Maybe it’s just because it’s my birthday.  Maybe that’s why people are being so nice to me.  But I dunno.  My friends- and this is certainly not a knock against them- are not usually so extravagantly nice to me on my birthday.  And that’s fine.  I mean, I feel like my people went above and beyond the call of duty this year.  And believe you me, I haven’t been any kinder to any of them.  In fact as I sat there watching Gus and Hazel fall in love, I felt how completely undeserving I am of all of this love folks have lavished on me.

In my college church we were fond of singing this song- man, we sang the crap out of that song-  that begins with these words:

Your love is extravagant

Your friendship intimate

And ok, so the song is talking about the love of God or whatever.  But the love my friends and family have been showing me lately has had that same humbling, overwhelming weight to it.  I felt bowed underneath it.  I couldn’t stand.  I was just so grateful.

I’ve often heard it said that all truth is God’s truth.  And I believe that.  But I think the same can be said for love.  All love is God’s love.  God is love.
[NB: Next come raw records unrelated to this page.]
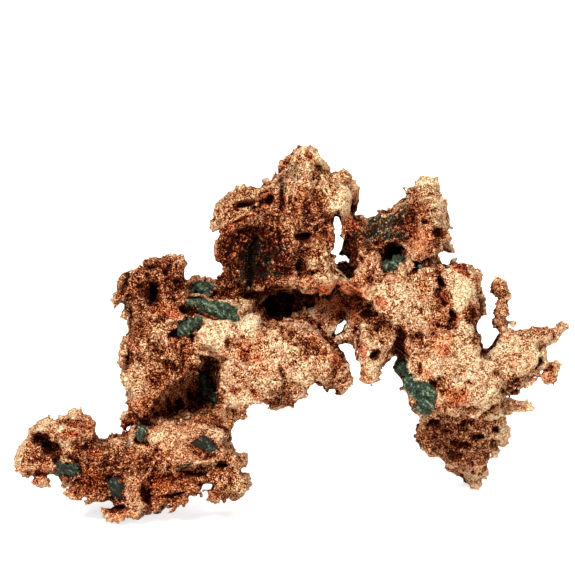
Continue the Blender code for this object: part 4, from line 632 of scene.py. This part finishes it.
# crumbs that grow outwards from ridges and rims
def growFrills(field, face, count):
    points, normals = scatterPlaces(field, face, count * 8, False)
    reach, least = copperSkin["frillSpace"]
    atRoot, further = copperSkin["frillWander"]
    clear = field.at(points + normals * reach) > least
    for place, normal in zip(points[clear][:count], normals[clear][:count]):
        heading = normal + dice.normal(size=3) * atRoot
        heading /= np.linalg.norm(heading)
        radius = dice.uniform(*copperSkin["frillSize"])
        for _ in range(dice.integers(1, 3)):
            place = place + heading * radius * 0.65
            heading = heading + dice.normal(size=3) * further
            heading /= np.linalg.norm(heading)
            field.stamp(place, (radius, radius, radius))
            radius *= dice.uniform(0.75, 1.0)


stoneFields = [Field(*meshArrays(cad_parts[name]), 0.35, 2.1) for name in stoneNodes]


# crumbs of copper that hold each stone by its rim
def growRims(field):
    for stone in stoneFields:
        points, _ = stone.skin()
        points = points[(np.abs(field.at(points)) < copperSkin["rimReach"]) & ~cutAway(points)]
        for place in points[dice.random(len(points)) < copperSkin["rimCrumbs"]]:
            radius = dice.uniform(*copperSkin["rimSize"])
            field.stamp(place + dice.normal(size=3) * 0.12, radius * dice.uniform(0.7, 1.2, 3))


# copper creeps over the edges of the stones in the drawn places
def growLips(field):
    edge = ShowFace(np.concatenate([field.skin()[0]] + [stone.skin()[0] for stone in stoneFields]))
    nearer = toWorld(0.0, 0.0, -0.2) - toWorld(0.0, 0.0, 0.0)
    for line, thick in copperLips:
        places = [edge.point(x, y) for x, y in line]
        stampLine(field, [place + nearer for place in places if place is not None], thick * paper["square"])


# the paper's axes with this roll: along, up and away from the viewer
def rolled(roll):
    lean, turn = paper["lean"], math.radians(roll)
    up = np.array([0.0, math.sin(lean), math.cos(lean)])
    away = np.array([0.0, math.cos(lean), -math.sin(lean)])
    along = np.array([1.0, 0.0, 0.0])
    cosine, sine = math.cos(turn), math.sin(turn)
    return np.stack([along * cosine - up * sine, along * sine + up * cosine, away])


# beads set along a line, each a share of its radius apart, uneven and a little off the line
lineBeads = {"apart": 0.6, "size": (0.75, 1.2), "off": 0.2}


def stampLine(field, places, radius):
    for start, end in zip(places, places[1:]):
        steps = max(2, int(np.linalg.norm(end - start) / (radius * lineBeads["apart"])))
        for step in range(steps + 1):
            size = radius * dice.uniform(*lineBeads["size"])
            place = start + (end - start) * step / steps
            field.stamp(place + dice.normal(size=3) * radius * lineBeads["off"], (size, size, size))


# takes a share of each outline cut straight through, as it is met from the front
def carveThrough(field, share=1.0):
    square, voxel = paper["square"], field.voxel
    shape = field.values.shape
    depthLine = (np.arange(shape[1]) + field.low[1]) * voxel
    for x, y, width, height, roll in outlineCuts:
        span = 1.2 * max(width, height) * square + 1.5
        low = np.stack([toWorld(x, y, depth) for depth in (-4.0, 24.0)])
        i0, i1 = (np.array([low[0, 0] - span, low[0, 0] + span]) / voxel).astype(int) - field.low[0]
        k0, k1 = (np.array([low[:, 2].min() - span, low[:, 2].max() + span]) / voxel).astype(int) - field.low[2]
        i0, i1, k0, k1 = max(i0, 0), max(i1, 0), max(k0, 0), max(k1, 0)
        view = field.values[i0:i1, :, k0:k1]
        if not view.size:
            continue
        xs = (np.arange(view.shape[0]) + i0 + field.low[0]) * voxel
        zs = (np.arange(view.shape[2]) + k0 + field.low[2]) * voxel
        places = np.stack(np.meshgrid(xs, depthLine, zs, indexing="ij"), -1)
        across, down, _ = toPaper(places)
        u, v = (across - x) * square / share, (down - y) * square / share
        far = np.sqrt(inOval(u, v, width, height, roll)) / square - 1.0
        np.maximum(view, -(far * min(width, height) * square).astype(np.float32), out=view)


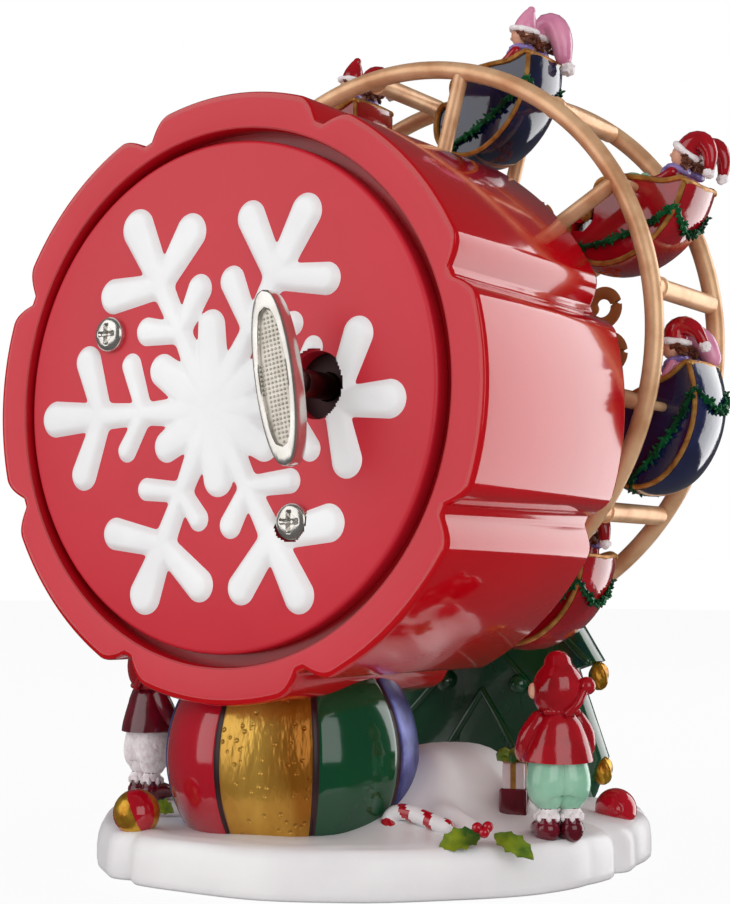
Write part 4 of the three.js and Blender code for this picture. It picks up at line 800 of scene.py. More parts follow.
ball_gold = bumpy_gold("ball_rough_gold")
ball_violet = glitter("ball_blue_glitter", linear(104, 108, 172), linear(52, 52, 116), size=1500, rough=0.35)
bm = bmesh.new()
columns = 240
gore_turn = 1.5
place = Matrix.Translation(ball_centre)
bmesh.ops.create_uvsphere(bm, u_segments=columns, v_segments=80, radius=ball_radius, matrix=place)
order = (3, 0, 1, 2)
for face in bm.faces:
    middle = face.calc_center_median() - ball_centre
    turn = math.degrees(math.atan2(middle.y, middle.x)) % 360
    from_seam = (turn - gore_turn + 22.5) % 45 - 22.5
    face.material_index = 4 if abs(from_seam) < 1.2 else order[int((turn - gore_turn) // 45) % 4]
for vert in bm.verts:
    out = vert.co - ball_centre
    turn = math.degrees(math.atan2(out.y, out.x)) % 360
    from_seam = abs((turn - gore_turn + 22.5) % 45 - 22.5)
    vert.co -= out.normalized() * 0.45 * max(0.0, 1 - from_seam / 2.0) ** 0.8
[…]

After watching some more movie, finishing my big ass glass of wine and writing out some thank you cards (which I now realize was a poor choice considering the big ass glass of wine. . .my handwriting was atrocious), I took my exhausted yet cheered butt to bed.  Later that night I got a text from a friend that I rarely ever talk to.  A friend that I used to be very close to but who I’ve drifted apart from in recent years.  A friend who is notorious for giving random (but not good random) birthday gifts.  She said, “Hey, see u got my present!!!!  The seller I guess didn’t put who it was from in the package!”

Mystery solved.

The gift was all the sweeter for both NOT knowing who it was from, and then discovering that it had come from a most unexpected source.  And I think that’s how it is with love sometimes.  It never comes in the way you expect it, but it’s always in the way that you need it.